Sometimes it makes sense - on a rush like the one below, you don’t want to get too aggressive and get burned, which guarantees a great scoring chance.

But even then you’d like to see a bit more pressure than is being applied below. Nobody deserves six feet of uninhabited ice without making a move inside the zone.

It happened all too often for New York last season.

A defenseman’s “gap” is the distance between him and the on-rushing forward. If it’s too tight, he’s susceptible to getting beat wide. If it’s too loose, as shown below, you allow players east-west play, where they can start to get creative.

Remember the Hickey GIF earlier on, where Johan Franzen got a pass, and Hickey’s great gap control nipped the rush in the bud? Yeah, this didn’t go as well off a Red Wings’ regroup.

You can point at guys all you like (as you’ll see below) to declare your guy, but when you give them that much room, you aren’t really defending them all that well.

Worse, by starting that far removed from the puck carrier, D-men are forced to slow down to tighten up the gap, while the forward is still gaining speed. That makes containment following the zone entry more difficult.

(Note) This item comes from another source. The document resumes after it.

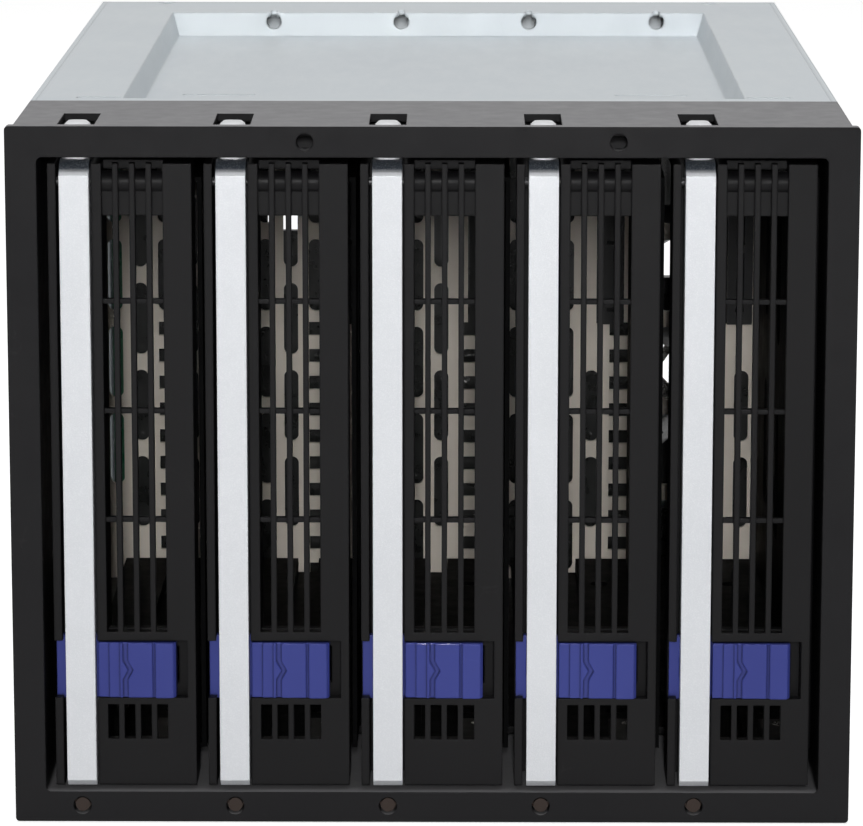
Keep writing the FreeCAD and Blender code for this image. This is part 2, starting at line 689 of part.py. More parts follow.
def guide(label, root, face, floor):
    """Moulded guide: a floor plate and pairs of walls, one groove for each tray's runner."""
    owner = body()
    start = cell("frame_depth") + cell("guide_fit")
    length = bracket_front - cell("guide_end") - start
    fit = cell("guide_fit")
    web = cell("guide_web")
    left = first_tray - tray_half + runner_left - fit
    right = first_tray - tray_half + runner_right + fit
    half = half_body - 2 * steel - fit
    low, high = sorted((floor, root), key=lambda level: level.number)
    if (high - low - web).number > 0:
        low = high - web
    sketch = sketch_on(owner, "XZ_Plane", start)
    rectangle(sketch, -half, low, half, high)
    extend(owner, "Pad", sketch, length, True)
    low, high = sorted((face, root), key=lambda level: level.number)
    for near, far in ((left - web, left), (right, right + web)):
        sketch = sketch_on(owner, "XZ_Plane", start)
        rectangle(sketch, near, low, far, high)
        wall = extend(owner, "Pad", sketch, length, True)
        repeat(owner, wall, "X_Axis", row_length, TRAYS)
    low, high = sorted((floor, root), key=lambda level: level.number)
    sketch = sketch_on(owner, "XZ_Plane", start)
    for side in (-1, 1):
        rectangle(sketch, side * half, low, side * (half - web), high)
    extend(owner, "Pad", sketch, length, True)
    place(owner, label)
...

It’s pretty simple. When you have defensive numbers back, there are few legit reasons to let the opposing team waltz across your blue line without forcing the offensive player to do something that isn’t just “skate directly in without having to make a play.”

With Hamonic (24 years old, and arguably the best zone defender on the Isles), de Haan (23), and Hickey (25) all another year older, the Islanders zone defense should be improved. Combine that with a healthy Lubomir Visnovsky, and Andrew MacDonald heading to Philadelphia, and you assume the Islanders will start putting up a better fight when the opposition tries to take their zone.

For your offensive talent to thrive, you have to limit the time they spend in your own zone. If the Islanders intend to take a step, they need better gap control at their own blue.